Twins' Hicks looks to go on offensive in making club
Aaron Hicks won the starting center field job for the Minnesota Twins in 2013, but ended up in the minors due to a poor showing at the plate. Hicks knows his bat is key to avoid being sent down again.
Aaron Hicks performed fine defensively for the Twins in 2013, but his offense never came around, forcing a trip to the minors.
Steven Senne / AP
By Tyler MasonFOX Sports North
FORT MYERS, Fla. -- For most players, their rookie season is typically a memorable one. Twins center fielder Aaron Hicks would prefer to put his rookie year in the back of his memory bank.
That's because Hicks -- who had a stellar spring training in 2013 -- struggled mightily in his first season in the major leagues. After tearing up the Grapefruit League with a spring performance that included a three-homer game, Hicks simply couldn't make the adjustment to big league pitching.
Minnesota promoted Hicks to the major-league club out of camp last spring despite the fact that Hicks had yet to play above Double-A. But the Twins were limited with their options for center fielders, and Hicks' spring numbers made it too hard to say no.
Hicks' big-league numbers, however, forced the Twins to demote him to Triple-A late in the year. That's where he ended his 2013 season, and it's a place he hopes to avoid in 2014.

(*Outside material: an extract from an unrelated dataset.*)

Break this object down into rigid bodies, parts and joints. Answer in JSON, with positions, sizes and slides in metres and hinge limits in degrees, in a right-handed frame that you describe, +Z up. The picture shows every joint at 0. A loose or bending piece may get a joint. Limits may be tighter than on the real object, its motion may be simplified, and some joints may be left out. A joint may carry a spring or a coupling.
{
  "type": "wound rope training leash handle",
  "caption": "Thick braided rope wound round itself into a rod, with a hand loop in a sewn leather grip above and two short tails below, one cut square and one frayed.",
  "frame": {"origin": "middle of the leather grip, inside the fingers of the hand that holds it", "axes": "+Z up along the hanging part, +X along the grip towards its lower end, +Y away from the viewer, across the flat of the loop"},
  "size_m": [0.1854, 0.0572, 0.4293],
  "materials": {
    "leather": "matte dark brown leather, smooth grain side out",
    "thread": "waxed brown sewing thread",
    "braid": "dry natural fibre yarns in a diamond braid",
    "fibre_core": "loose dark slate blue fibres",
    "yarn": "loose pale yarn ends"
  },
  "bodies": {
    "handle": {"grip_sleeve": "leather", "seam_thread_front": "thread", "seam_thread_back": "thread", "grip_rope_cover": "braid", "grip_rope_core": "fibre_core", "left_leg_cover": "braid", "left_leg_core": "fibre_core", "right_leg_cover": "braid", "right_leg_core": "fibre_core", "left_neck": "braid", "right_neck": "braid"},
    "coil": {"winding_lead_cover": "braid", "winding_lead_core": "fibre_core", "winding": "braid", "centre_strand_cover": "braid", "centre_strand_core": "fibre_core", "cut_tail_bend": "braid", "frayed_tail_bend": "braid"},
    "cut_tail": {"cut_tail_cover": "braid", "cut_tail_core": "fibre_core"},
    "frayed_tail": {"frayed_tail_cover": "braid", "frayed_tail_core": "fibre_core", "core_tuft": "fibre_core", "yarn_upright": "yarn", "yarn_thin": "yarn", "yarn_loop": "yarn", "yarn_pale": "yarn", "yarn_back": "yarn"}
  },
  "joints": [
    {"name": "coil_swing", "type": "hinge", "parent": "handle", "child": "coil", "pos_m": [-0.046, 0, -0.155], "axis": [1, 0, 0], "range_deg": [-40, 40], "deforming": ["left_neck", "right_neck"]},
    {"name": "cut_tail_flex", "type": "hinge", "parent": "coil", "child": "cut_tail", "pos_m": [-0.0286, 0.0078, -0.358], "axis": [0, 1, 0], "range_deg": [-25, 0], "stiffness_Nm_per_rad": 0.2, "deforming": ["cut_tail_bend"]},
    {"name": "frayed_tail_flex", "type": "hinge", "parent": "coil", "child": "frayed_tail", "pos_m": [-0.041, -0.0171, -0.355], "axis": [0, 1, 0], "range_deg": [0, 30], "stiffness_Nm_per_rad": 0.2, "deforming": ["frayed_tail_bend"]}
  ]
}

"I'm just trying to put the past in the past, really, and start looking forward to this upcoming year and do what I need to do to prepare for this season," Hicks said. "I'm kind of glad and not kind of glad that I went through that last year. It was a learning experience. I definitely learned a lot about myself as a player and about the league. Now going into this season, I'm more prepared and I know what I need to do to play at this level."
Hicks' rookie season got off to a slow start when he went 1-for-22 in his first five games. Things didn't get much better by the end of April, as he batted .113 in his first month in the majors. Hicks was eventually sent down to Triple-A Rochester in August after putting up less-than-impressive numbers in the majors: .192 batting average, .259 on-base percentage, 27 RBI, eight home runs and nine stolen bases in 81 games.

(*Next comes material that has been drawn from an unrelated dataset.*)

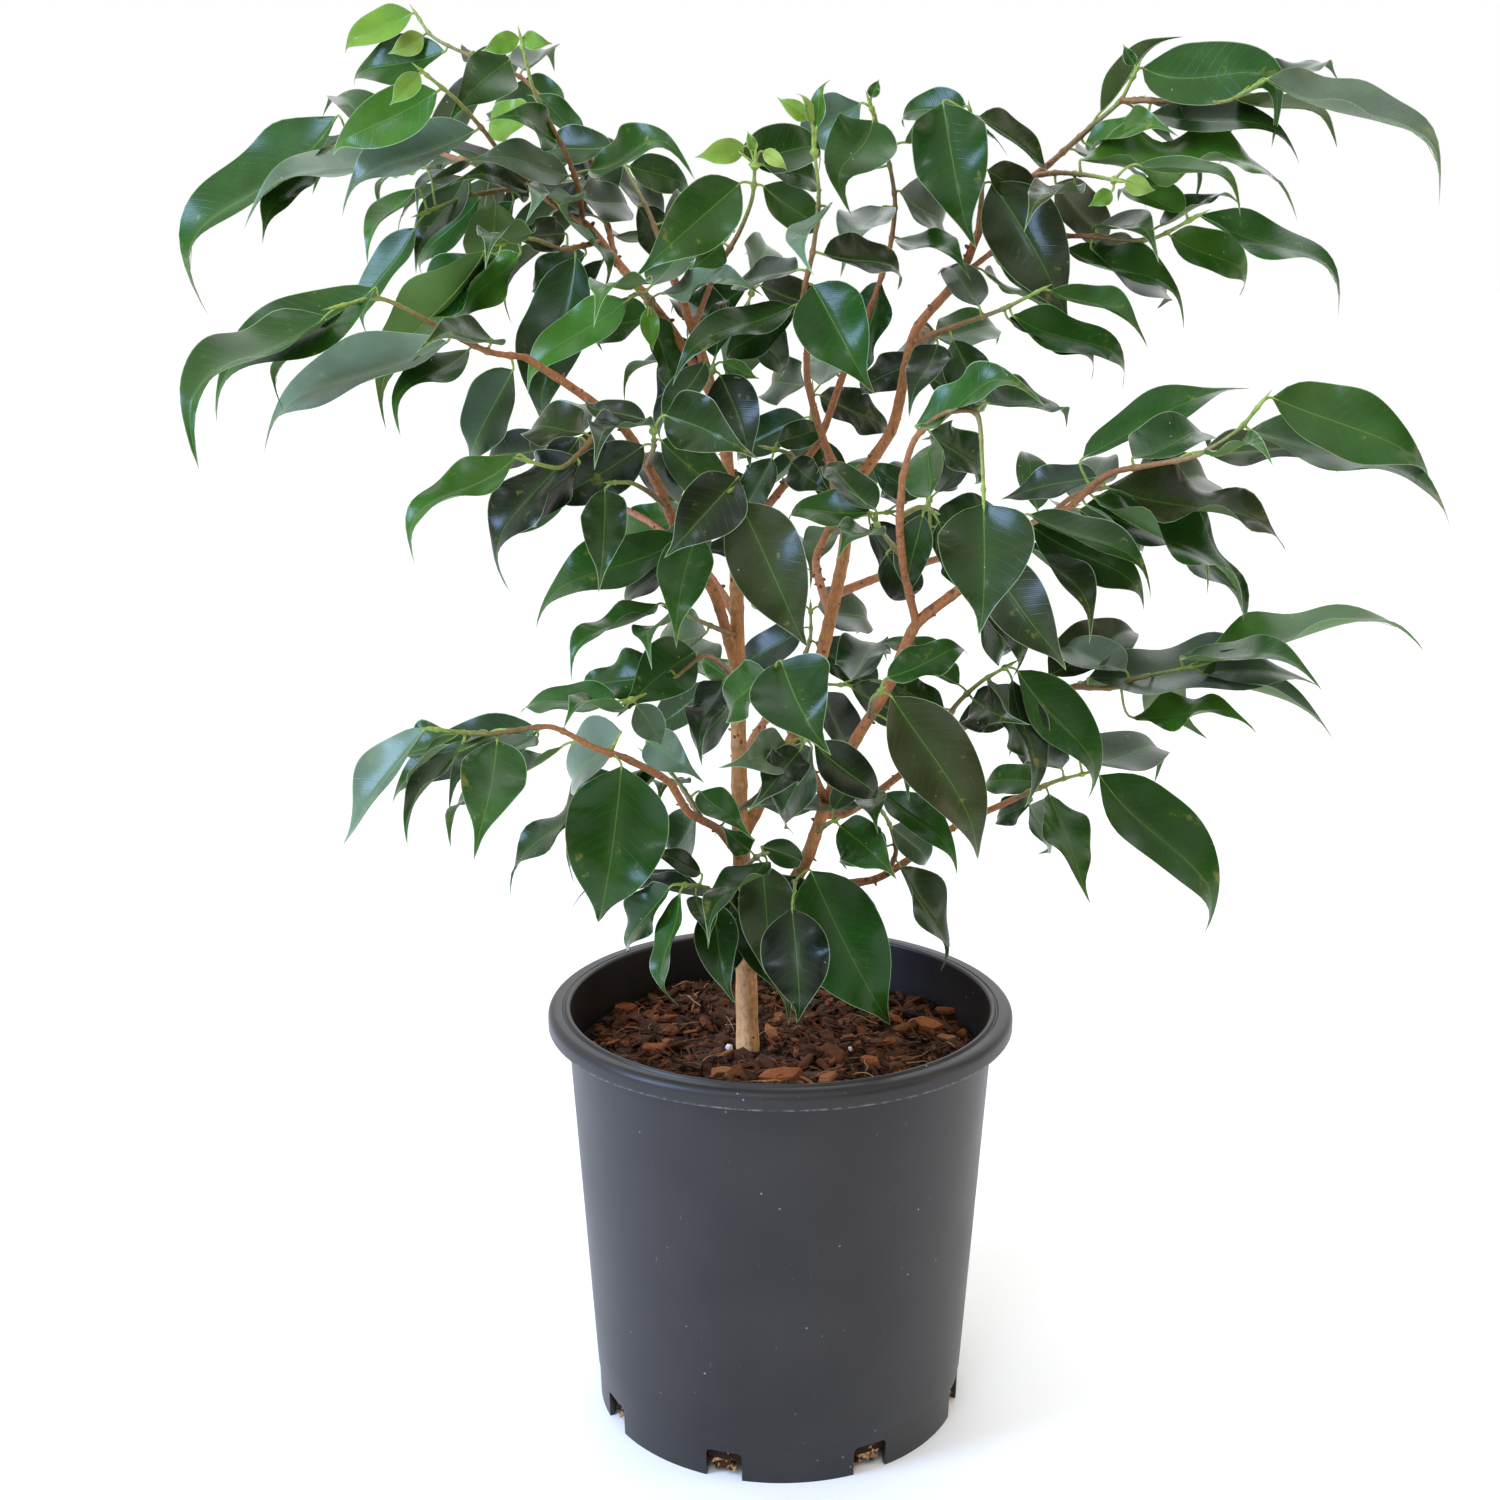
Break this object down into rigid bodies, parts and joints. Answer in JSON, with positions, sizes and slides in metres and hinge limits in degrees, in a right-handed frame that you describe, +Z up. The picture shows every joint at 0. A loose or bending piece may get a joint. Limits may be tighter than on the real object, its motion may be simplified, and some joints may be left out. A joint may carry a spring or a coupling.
{
  "type": "potted weeping fig",
  "caption": "Young weeping fig with arching leafy sprays on a forked trunk, in a black tapered nursery pot filled with bark mix.",
  "frame": {"origin": "on the pot's axis at the foot of the pot, under the middle of the whole plant", "axes": "+Z up along the pot's axis and the trunk, -Y to the front of the plant, +X to its right"},
  "size_m": [0.5223, 0.3833, 0.6035],
  "materials": {
    "pot_plastic": "black moulded polypropylene with a soft sheen and fine dust",
    "bark_mix": "moist composted bark chips and fibres, matt",
    "bark": "smooth young bark, tan to orange brown, with pale lenticels",
    "green_leaf": "waxy leaf with a satin gloss, pale midrib and margins"
  },
  "bodies": {
    "root": {"pot": "pot_plastic", "potting_mix": "bark_mix", "trunk": "bark", "spray_upper_left_tip": "green_leaf", "spray_upper_left_low": "green_leaf", "spray_left_shoot_high": "green_leaf", "spray_left_shoot_mid": "green_leaf", "spray_left_shoot_green": "green_leaf", "spray_left_inner": "green_leaf", "spray_left_bright": "green_leaf", "spray_left_tip": "green_leaf", "spray_left_low": "green_leaf", "spray_left_dark": "green_leaf", "spray_left_hanging": "green_leaf", "spray_left_centre": "green_leaf", "spray_trunk_left": "green_leaf", "spray_trunk_left_low": "green_leaf", "spray_low_left": "green_leaf", "spray_low_left_inner": "green_leaf", "spray_low_centre": "green_leaf", "spray_low_rim": "green_leaf", "spray_low_front": "green_leaf", "spray_stem_low": "green_leaf", "spray_low_right": "green_leaf", "spray_low_right_inner": "green_leaf", "spray_right_side": "green_leaf", "spray_right_side_inner": "green_leaf", "spray_right_olive": "green_leaf", "spray_front": "green_leaf", "spray_front_under": "green_leaf", "spray_twin_stem": "green_leaf", "spray_twin_stem_low": "green_leaf", "spray_twin_stem_side": "green_leaf", "spray_right_fore": "green_leaf", "spray_right_tip": "green_leaf", "spray_right_back": "green_leaf", "spray_trunk_top": "green_leaf", "spray_centre": "green_leaf", "spray_inner": "green_leaf", "spray_trunk_front": "green_leaf", "spray_bud_stem": "green_leaf", "spray_centre_right": "green_leaf", "spray_right_crown_front": "green_leaf", "spray_right_crown_tip": "green_leaf", "spray_right_crown_low": "green_leaf", "spray_right_crown_under": "green_leaf", "spray_right_mid": "green_leaf", "spray_crown_back": "green_leaf", "spray_crown_back_right": "green_leaf", "spray_back_low": "green_leaf", "spray_back_low_left": "green_leaf", "spray_back_low_right": "green_leaf", "spray_back_high": "green_leaf", "spray_back_high_low": "green_leaf", "spray_back_left": "green_leaf", "spray_back_left_inner": "green_leaf", "spray_right_back_tip": "green_leaf", "spray_right_back_inner": "green_leaf"}
  },
  "joints": []
}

While Hicks shined defensively -- he made a number of highlight reel catches in center field, following in the footsteps of previous Twins center fielders -- he looked lost at the plate at times. He was nowhere near the player who batted .286/.384/.460 with Double-A New Britain in 2012.
Instead, the former first-round pick became almost a liability at the plate.
Aside from getting engaged this winter, Hicks said his offseason was focused on baseball. He worked this offseason on hitting outside fastballs, a pitch he struggled with in the majors last year.
"Most importantly, you've got to know the guys you're facing. You've got to learn about them and what they like to do in certain counts," Hicks said. "Also, the general things that go into playing in a big-league game -- the preparation that goes into it, being able to know what you want to look for in counts and also be able to have a certain idea of what you want to do in a game."
It wasn't a given entering last spring that Hicks would win the starting job, even after Minnesota traded away center fielders Denard Span and Ben Revere in exchange for pitching. And after a shaky rookie season that saw him end the year in the minors, there are once again no guarantees of a roster spot.
The Twins do have some competition for Hicks in center field this year, as Alex Presley and Darin Mastroianni both figure to get some looks at that position. Presley came to Minnesota from Pittsburgh in the Justin Morneau trade and held down the starting center field job at the end of the year. Mastroianni was hampered by injuries in 2013 and played in just 30 games.
There are several position battles to watch closely this spring. Hicks, Presley and Mastroianni in center field should certainly be one of them.
"They know what's out there, what's available. They all know," Twins manager Ron Gardenhire said of his players fighting for roster spots. "The intensity's there for them. They know it's not going to be easy. You've got to go out there and get it done on the field."
Hicks' spring is off to a decent start after tripling in Thursday's intrasquad scrimmage. But there's still a long ways to go between Minnesota's first Grapefruit League game on Friday and the regular-season opener on March 31 in Chicago.
For Hicks to break camp with the Twins and head north to start the season, he'll have to put his 2013 season behind him. He won't necessarily have to produce the eye-popping numbers he did last spring, but he'll need to be more consistent at the plate than he was during the regular season last year.
"I guess in that aspect I'm more trying to do exactly what I did last year: have a good spring and work on certain pitches and try to get as many hits as possible and just go out there and play," Hicks said. "Whatever happens happens."